I never forget there was a guy that was interviewing for an accounting job, right? And so we’d given the guy applying to be an accountant this little test, it’s called the predictive index. And I’m looking at this guy and looking at the results and it had nothing that would match with an accountant. He had a high need for proactivity and taking control. He had a high need for social interaction. He had a low need for patience and a low need for order and structure. You know, like this is not good for an accountant. You know when somebody that wants to be creative in accounting. For an accountant, you don’t want somebody who likes to be around people. You don’t want somebody who has no patience and you don’t want somebody who doesn’t like order and structure. Those are great characteristics for a salesperson. So I asked him, “Hank, you like being an accountant?” and he said, “No, but my dad was a CPA and he told me if I got my CPA, I always have a good job.” OK, so you don’t like it? I asked a question: “Have you ever thought about selling beer?” He’s like “Oh, I could sell beer.”

Long story short, we hired him as a salesperson. He got promoted three times. Married another Boston Beer Company salesperson and they live happily ever after. Yeah, he never went back to accounting.

Yitzi: So this is my final question. I’m very blessed that very prominent CEOs or entertainment figures read my column. So this is your chance to reach out to them. Is there somebody that you would like to have a breakfast or lunch with? Anyone in the world? Who would that be and why?

Jim Koch: It would’ve been Steve jobs. He’s like, to me his biography was awesome. We all dream of that, such a great story. You start something in this garage, built it up and the money guys get control of his company, they fire him, you know, they immediately started to fail and fail for 10 years. And then they realized their mistake, they bring the entrepreneur back, he turns the company around and makes it the most valuable company in human history. I would love to ask him, how did it feel? You know, in each of those points.

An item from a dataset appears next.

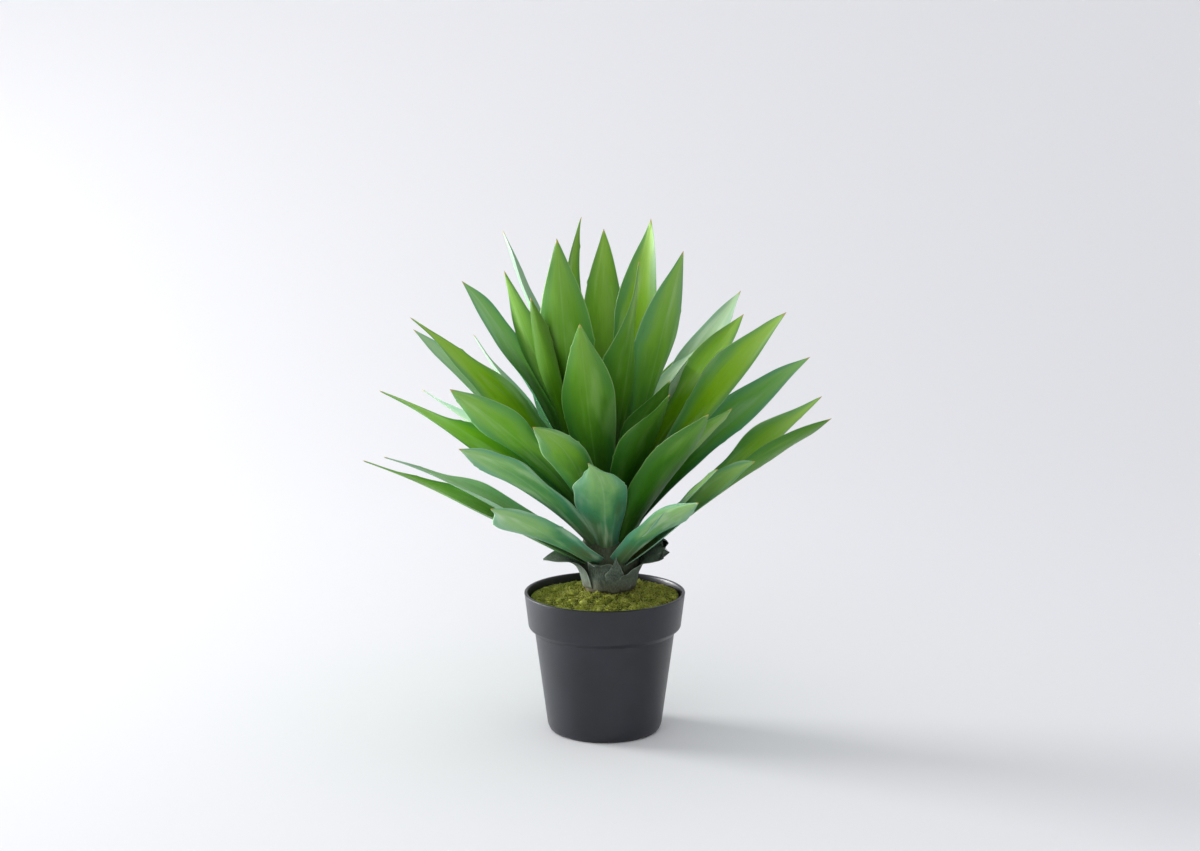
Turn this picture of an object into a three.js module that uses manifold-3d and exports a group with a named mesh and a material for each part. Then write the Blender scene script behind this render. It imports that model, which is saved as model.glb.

Jessica Spaulding: I guess this is the Harlem part of me, but it would be the person who has turned himself into a multi-billion dollar business and it’d be Sean Combs because the way that he has, you know, the way he structures his marketing and businesses to all like work towards this goal is amazing to me.

Yitzi: It’s really been a delight to meet you and I wish you only success and feel free to keep in touch. I will send you the article soon and I wish you only success.

Jim Koch: Cheers. Almost finished my beer. Bye now.